-- start Data provided --

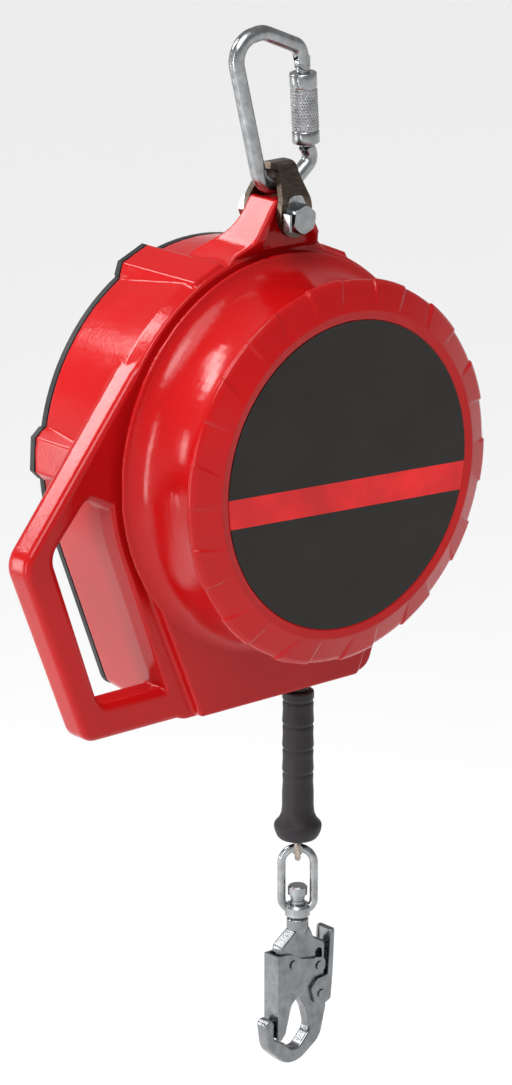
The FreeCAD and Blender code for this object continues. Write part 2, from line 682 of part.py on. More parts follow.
# ---------------------------------------------------------------- lifeline
def line_guide():
    """Funnel bushing in the base that the rope leaves through."""
    profile = [(ROPE_R + GAP, -168.0), (6.0, -163.0), (GUIDE_FLANGE_R, -163.0), (GUIDE_FLANGE_R, -173.3),
               (GUIDE_R, -173.3), (GUIDE_R, OUTLET_Z), (ROPE_R + 1.6, OUTLET_Z), (ROPE_R + GAP, OUTLET_Z + 3.0)]
    return spin_z(profile, LINE_X, MID_Y)


def line_tangent():
    """Where the rope leaves the winding on its way to the outlet."""
    target = (LINE_X, -150.0)
    reach = math.hypot(*target)
    angle = math.atan2(target[1], target[0]) + math.acos(LINE_R / reach)
    return (LINE_R * math.cos(angle), LINE_R * math.sin(angle))


def line_inside():
    """Rope from the winding to the top of the outlet funnel."""
    start = xz(line_tangent(), MID_Y)
    corner = V(LINE_X, MID_Y, -132.0)
    end = V(LINE_X, MID_Y, -154.0)
    return pipe([start, corner, end], [0, 30.0, 0], ROPE_R)


def line_run():
    """Straight rope through the outlet: the length that grows as the line pays out."""
    return tube_z(ROPE_R, -154.5, -200.0, LINE_X, MID_Y)


def bumper():
    """Rubber stop and hand grip with shallow rings and a mushroom flange."""
    top, bottom = BUMPER_Z
    points = [(ROPE_R + GAP, top), (10.2, top), (BUMPER_R, top - 1.0)]
    z = top - 6.5
    for _ in range(4):
        points += [(BUMPER_R, z), (BUMPER_R - 0.9, z - 0.9), (BUMPER_R - 0.9, z - 2.1),
                   (BUMPER_R - 0.2, z - 3.2), (BUMPER_R - 0.5, z - 9.0), (BUMPER_R - 0.1, z - 15.5)]
        z -= 18.5
    points += [(BUMPER_R, z), (BUMPER_R, bottom + 25.0), (12.3, bottom + 19.5), (14.2, bottom + 15.2),
               (16.6, bottom + 12.6), (17.5, bottom + 11.2), (17.7, bottom + 9.4), (17.1, bottom + 6.2),
               (15.6, bottom + 2.6), (14.2, bottom + 0.8), (13.0, bottom), (12.3, bottom), (12.3, bottom + 6.0),
               (8.2, bottom + 16.0), (8.2, bottom + 48.0), (ROPE_R + GAP, bottom + 50.0)]
    return spin_z(points, LINE_X, MID_Y)


def loop_direction():
    """Horizontal unit vector in the thimble's plane, towards the front left."""
    return V(math.sin(VIEW), -math.cos(VIEW), 0)


def loop_points(half, bottom, top, near):
    """Open U path in the thimble's plane: down one side, round, and up the other."""
    d = loop_direction()
    c = V(LINE_X, MID_Y, 0)
    return [c + d * near + V(0, 0, top), c + d * half + V(0, 0, bottom + 3.5), c + d * half + V(0, 0, bottom),
            c - d * half + V(0, 0, bottom), c - d * half + V(0, 0, bottom + 3.5), c - d * near + V(0, 0, top)]


def line_end():
    """Rope from inside the bumper, round the thimble and back into the ferrule."""
    half = THIMBLE_R + THIMBLE_T + ROPE_R
    points = loop_points(half, THIMBLE_Z, -280.0, ROPE_R + 0.1)
    sides = []
    for end in (points[:3], points[:2:-1]):
        sides.append(bar_along(rounded_edges(end, [0, 10, 0], closed=False), ROPE_R))
    bend = half_ring(Part.Wire(Part.makeCircle(ROPE_R, points[2], V(0, 0, 1))))
    loop = fuse([bend] + sides)
    stem = tube_z(ROPE_R, -278.0, -201.0, LINE_X, MID_Y)
    return loop, stem


def bar_along(edges, r):
    """Round bar along straight edges and arcs, one solid of revolution or cylinder for each."""
    solids = []
    for edge in edges:
        start, end = edge.valueAt(edge.FirstParameter), edge.valueAt(edge.LastParameter)
        if isinstance(edge.Curve, Part.Line):
            solids.append(rod(r, start, end))
            continue
        centre = edge.Curve.Center
        axis = (start - centre).cross(end - centre)
        disc = Part.Face(Part.Wire(Part.makeCircle(r, start, axis.cross(start - centre))))
        solids.append(disc.revolve(centre, axis, math.degrees((start - centre).getAngle(end - centre))))
    return fuse(solids)


def half_ring(wire):
    """Section at the loop's near side turned half a circle round the loop's lowest centre."""
    side = V(math.cos(VIEW), math.sin(VIEW), 0)
    centre = V(LINE_X, MID_Y, THIMBLE_Z)
    return Part.Face(wire).revolve(centre, side, THIMBLE_SENSE * 180)


def thimble():
    """Steel channel that keeps the rope loop open round the link."""
    d = loop_direction()
    side = V(math.cos(VIEW), math.sin(VIEW), 0)
    c = V(LINE_X, MID_Y, 0)

    def section(sign, z):
        near, far = THIMBLE_R + 0.05, THIMBLE_R + THIMBLE_T - 0.05
        corners = [c + d * (sign * a) + side * b + V(0, 0, z)
                   for a, b in ((near, -3.2), (far, -3.2), (far, 3.2), (near, 3.2))]
        return Part.makePolygon(corners + corners[:1])

    legs = [Part.Face(section(sign, THIMBLE_Z)).extrude(V(0, 0, 1.8)) for sign in (1, -1)]
    return fuse([half_ring(section(1, THIMBLE_Z))] + legs)


def ferrule():
    """Pressed sleeve that closes the rope loop, inside the bumper."""
    return tube_z(7.6, -278.6, -256.0, LINE_X, MID_Y).cut(tube_z(ROPE_R + 0.02, -282.0, -255.0, LINE_X, MID_Y))


# ---------------------------------------------------------------- swivel and hook
def swivel_link():
    """Forged oval link with an eye at its foot for the swivel pin."""
    side = V(math.cos(VIEW), math.sin(VIEW), 0)
    c = V(LINE_X, MID_Y, 0)
    w = LINK_HALF_W - LINK_ROD_R
    low = LINK_END_Z + 5.0
    points = [c + V(0, 0, low), c - side * w + V(0, 0, low), c - side * w + V(0, 0, LINK_Z),
              c + side * w + V(0, 0, LINK_Z), c + side * w + V(0, 0, low), c + V(0, 0, low)]
    ring = pipe(points, [0, 9, w - 0.05, w - 0.05, 9, 0], LINK_ROD_R)
    eye = spin_z([(0, LINK_END_Z), (7.6, LINK_END_Z), (9.4, LINK_END_Z + 1.6), (9.6, LINK_END_Z + 8.0),
                  (8.4, LINK_END_Z + 10.0), (0, LINK_END_Z + 10.0)], LINE_X, MID_Y)
    return fuse([ring, eye]).cut(tube_z(5.5 + FIT, LINK_END_Z - 1, LINK_END_Z + 12, LINE_X, MID_Y))


def swivel_pin():
    """Swivel stud: round head over the link's eye, turned groove, shank riveted into the hook."""
    head = LINK_END_Z + 24.5
    profile = [(0, head), (6.2, head), (7.3, head - 1.1), (7.3, head - 6.6), (5.5, head - 7.4), (5.5, head - 9.4),
               (4.7, head - 9.9), (4.7, head - 11.2), (5.5, head - 11.7), (5.5, LINK_END_Z - 8.0),
               (0, LINK_END_Z - 8.0)]
    return spin_z(profile, LINE_X, MID_Y)


def hook_plate():
    """Forged hook in one plane: shank, spine, bowl and nose."""
    outline = [(19.2, -371), (34.5, -371), (38.5, -380), (50.0, -386), (49.5, -408), (51.0, -438), (45.0, -462),
               (16.5, -480.5), (-6.5, -459), (-9.3, -438.5), (-3.6, -434.5), (0.2, -439), (0.2, -452.0),
               (10.5, -458.0), (20.0, -468.0), (35.5, -452.0), (31.5, -436.0), (22.0, -419.0), (9.0, -405.0),
               (5.0, -396.0), (6.0, -381.0)]
    radii = [2, 2, 5, 5, 30, 12, 18, 20, 16, 4, 3.5, 1.5, 1.2, 6, 9, 9, 12, 10, 5, 5, 5]
    return plate(outline, MID_Y - HOOK_T / 2, MID_Y + HOOK_T / 2, radii)


def hook_body():
    solid = hook_plate()
    solid = soften(solid, 2.0, lambda e: level(e))
    boss_part = spin_z([(0, LINK_END_Z - 0.6), (7.2, LINK_END_Z - 0.6), (8.1, LINK_END_Z - 1.6), (8.1, LINK_END_Z - 9),
                        (6.4, LINK_END_Z - 14), (0, LINK_END_Z - 14)], LINE_X, MID_Y)
    solid = fuse([solid, boss_part]).cut(tube_z(5.5, LINK_END_Z - 8.0, LINK_END_Z + 1, LINE_X, MID_Y))
    for pin in (GATE_PIN, LOCK_PIN):
        solid = solid.cut(tube_y(2.3, 70, 100, *pin))
    for k in range(0, 23, 2):
        spot = turned(tube_y(3.4, 70, 100, *STOP_PIN), -k, V(GATE_PIN[0], 0, GATE_PIN[1]))
        solid = solid.cut(spot)
    return solid


def cheeks(points, radii):
    half = HOOK_T / 2 + 0.35
    front = plate(points, MID_Y - half - CHEEK_T, MID_Y - half, radii)
    rear = plate(points, MID_Y + half, MID_Y + half + CHEEK_T, radii)
    return [front, rear]


def hook_gate():
    """Channel-shaped gate: two cheeks that straddle the hook, joined by a web on the nose side."""
    points = [(1.0, -386.5), (9.0, -386.5), (16.0, -388.2), (25.0, -393.5), (36.0, -396.0), (47.5, -397.0),
              (47.5, -408.5), (36.0, -409.5), (30.0, -413.7), (14.0, -427.5), (8.2, -449.0), (4.0, -453.5),
              (1.0, -452.5)]
    sides = cheeks(points, [0.5, 3, 5, 4, 4, 5, 5, 4, 5, 10, 4, 1.5, 1])
    half = HOOK_T / 2 + 0.35 + CHEEK_T
    web = plate([(1.0, -386.5), (3.4, -386.5), (3.4, -451.2), (1.0, -451.2)], MID_Y - half, MID_Y + half)
    solid = fuse([web] + sides)
    return solid.cut(tube_y(2.4, 70, 100, *GATE_PIN)).cut(tube_y(2.3, 70, 100, *STOP_PIN))


def hook_lock():
    """Lock lever on the spine: cheeks round its rivet and a thumb pad behind the hook."""
    back = [(56.4, -377.0), (54.8, -410.0), (52.8, -432.0)]
    points = [(52.6, -377.6)] + back + [(48.0, -434.0), (37.5, -432.5), (33.5, -419.5), (40.0, -413.2), (50.2, -412.5)]
    sides = cheeks(points, [1, 1, 20, 3, 4, 4, 4, 3, 1.5])
    half = HOOK_T / 2 + 0.35 + CHEEK_T
    pad = plate(back + [(51.6, -430.0), (52.4, -404.0), (53.0, -378.0)], MID_Y - half + 0.5, MID_Y + half - 0.5)
    return sides[0].fuse([sides[1], pad]).cut(tube_y(2.4, 70, 100, *LOCK_PIN))


def rivet(pin, r=2.3):
    half = HOOK_T / 2 + 0.35 + CHEEK_T
    shank = tube_y(r, MID_Y - half - 0.3, MID_Y + half + 0.3, *pin)
    heads = [tube_y(r + 1.1, MID_Y - half - 1.3, MID_Y - half - 0.3, *pin),
             tube_y(r + 1.1, MID_Y + half + 0.3, MID_Y + half + 1.3, *pin)]
    return fuse([shank] + heads)


# ---------------------------------------------------------------- write the nodes
save("main_housing", main_housing())
save("front_cover", front_cover())
save("label_plate", label_plate())
save("label_band", label_band())
save("rear_seal", rear_seal())
save("rear_plate", rear_plate())
save("cover_screws", *[cover_screw(spot) for spot in screw_spots()])

save("drum_shaft", drum_shaft())
save("cable_drum", drum())
save("drum_bushings", drum_bushing(66.0, 76.0), drum_bushing(92.0, 104.0))
save("rope_winding", rope_winding())
save("ratchet_wheel", ratchet_wheel())
save("friction_discs", friction_disc(57.4, 60.6), friction_disc(47.2, 50.4))
save("pressure_plate", tube_y(28.0, 44.4, 47.2, hole=SHAFT_R + 1.2))
save("disc_spring", spin_y([(SHAFT_R + 1.4, 42.6), (SHAFT_R + 1.4, 43.6), (24.0, 44.4), (24.0, 43.4)]))
save("brake_nut", brake_nut())
save("pawl_left", pawl(1))
save("pawl_right", pawl(0))
save("pawl_pins", pawl_pin(0), pawl_pin(1))
save("pawl_stops", pawl_stop(0), pawl_stop(1))
save("spring_arbor", spring_arbor())
save("power_spring", power_spring())
save("spring_case", spring_case())

save("anchor_strap", anchor_strap())
save("anchor_bolt", anchor_bolt())
save("anchor_nut", anchor_nut())
save("nut_washer", nut_washer())
save("tab_washer", tab_washer())

save("carabiner_body", carabiner_body())
save("carabiner_gate", carabiner_gate())
save("carabiner_pin", carabiner_pin())
save("carabiner_sleeve", carabiner_sleeve())

save("line_guide", line_guide())
save("line_inside", line_inside())
save("line_run", line_run())
save("line_end", *line_end())
save("ferrule", ferrule())
save("thimble", thimble())
save("bumper_grip", bumper())

save("swivel_link", swivel_link())
save("swivel_pin", swivel_pin())
save("hook_body", hook_body())
save("hook_gate", hook_gate())
save("hook_stop_rivet", rivet(STOP_PIN))
save("hook_rivets", rivet(GATE_PIN), rivet(LOCK_PIN))
save("hook_lock", hook_lock())
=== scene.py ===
import json
import math

import bmesh
import bpy
import numpy as np
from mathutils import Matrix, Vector


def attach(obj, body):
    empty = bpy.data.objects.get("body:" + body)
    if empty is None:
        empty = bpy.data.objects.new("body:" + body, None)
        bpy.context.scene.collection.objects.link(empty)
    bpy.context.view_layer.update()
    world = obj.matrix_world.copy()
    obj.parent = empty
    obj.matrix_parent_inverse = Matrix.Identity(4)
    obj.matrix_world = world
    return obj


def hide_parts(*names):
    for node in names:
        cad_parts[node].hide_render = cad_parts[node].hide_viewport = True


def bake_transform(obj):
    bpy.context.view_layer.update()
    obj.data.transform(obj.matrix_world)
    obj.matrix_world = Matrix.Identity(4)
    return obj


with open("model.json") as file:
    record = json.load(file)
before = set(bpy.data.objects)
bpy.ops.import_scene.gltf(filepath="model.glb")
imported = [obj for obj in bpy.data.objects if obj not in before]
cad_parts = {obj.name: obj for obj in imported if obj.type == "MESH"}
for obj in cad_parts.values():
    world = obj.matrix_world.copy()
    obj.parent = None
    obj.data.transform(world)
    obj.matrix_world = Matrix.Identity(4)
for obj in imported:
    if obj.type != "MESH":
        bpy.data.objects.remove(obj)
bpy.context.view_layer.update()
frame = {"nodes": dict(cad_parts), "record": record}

NODES = frame["nodes"]

# Modelling frame of part.py, in millimetres, with the drum axis at (0, y, 0). The stored origin is ANCHOR,
# the anchorage point inside the top of the carabiner.
ANCHOR = np.array([-8.0, 84.0, 296.6])
MID_Y = 84.0  # plane of the carabiner and the line
LINE_X = 26.7  # the line, to the right of the drum axis
VIEW_AZIMUTH = math.radians(-42.0)  # main view, from which the rope loop is seen edge on


def row(points):
    """Points in the modelling frame (mm) to the row frame (m)."""
    return (np.asarray(points, float).reshape(-1, 3) - ANCHOR) / 1000.0


def tinted(color, factor):
    return tuple(min(1.0, c * factor) for c in color)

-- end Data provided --

- The problem
Return a word-for-word copy of the lines from the beginning of the listing to the line holding "return (LINE_R *", both kept.

- The reply
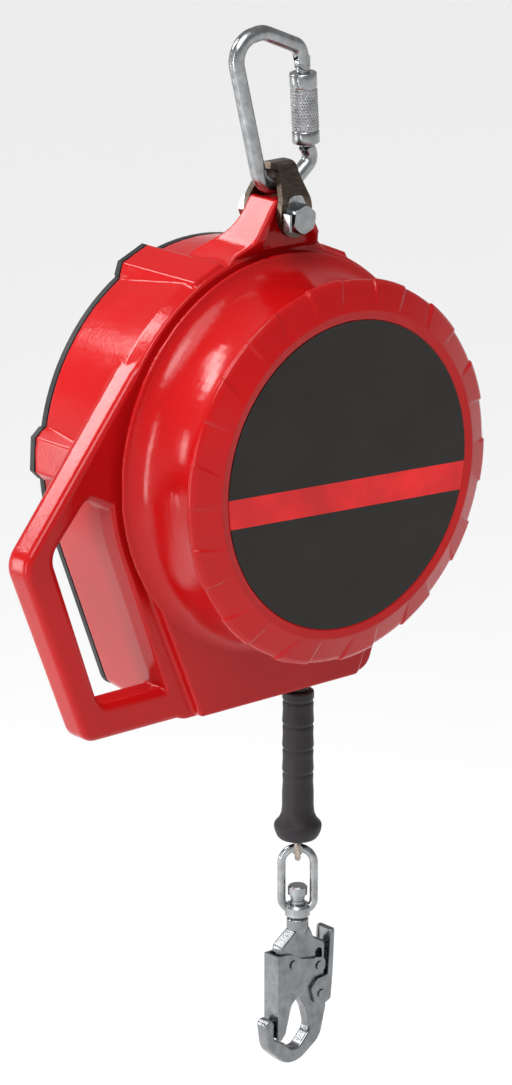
The FreeCAD and Blender code for this object continues. Write part 2, from line 682 of part.py on. More parts follow.
# ---------------------------------------------------------------- lifeline
def line_guide():
    """Funnel bushing in the base that the rope leaves through."""
    profile = [(ROPE_R + GAP, -168.0), (6.0, -163.0), (GUIDE_FLANGE_R, -163.0), (GUIDE_FLANGE_R, -173.3),
               (GUIDE_R, -173.3), (GUIDE_R, OUTLET_Z), (ROPE_R + 1.6, OUTLET_Z), (ROPE_R + GAP, OUTLET_Z + 3.0)]
    return spin_z(profile, LINE_X, MID_Y)


def line_tangent():
    """Where the rope leaves the winding on its way to the outlet."""
    target = (LINE_X, -150.0)
    reach = math.hypot(*target)
    angle = math.atan2(target[1], target[0]) + math.acos(LINE_R / reach)
    return (LINE_R * math.cos(angle), LINE_R * math.sin(angle))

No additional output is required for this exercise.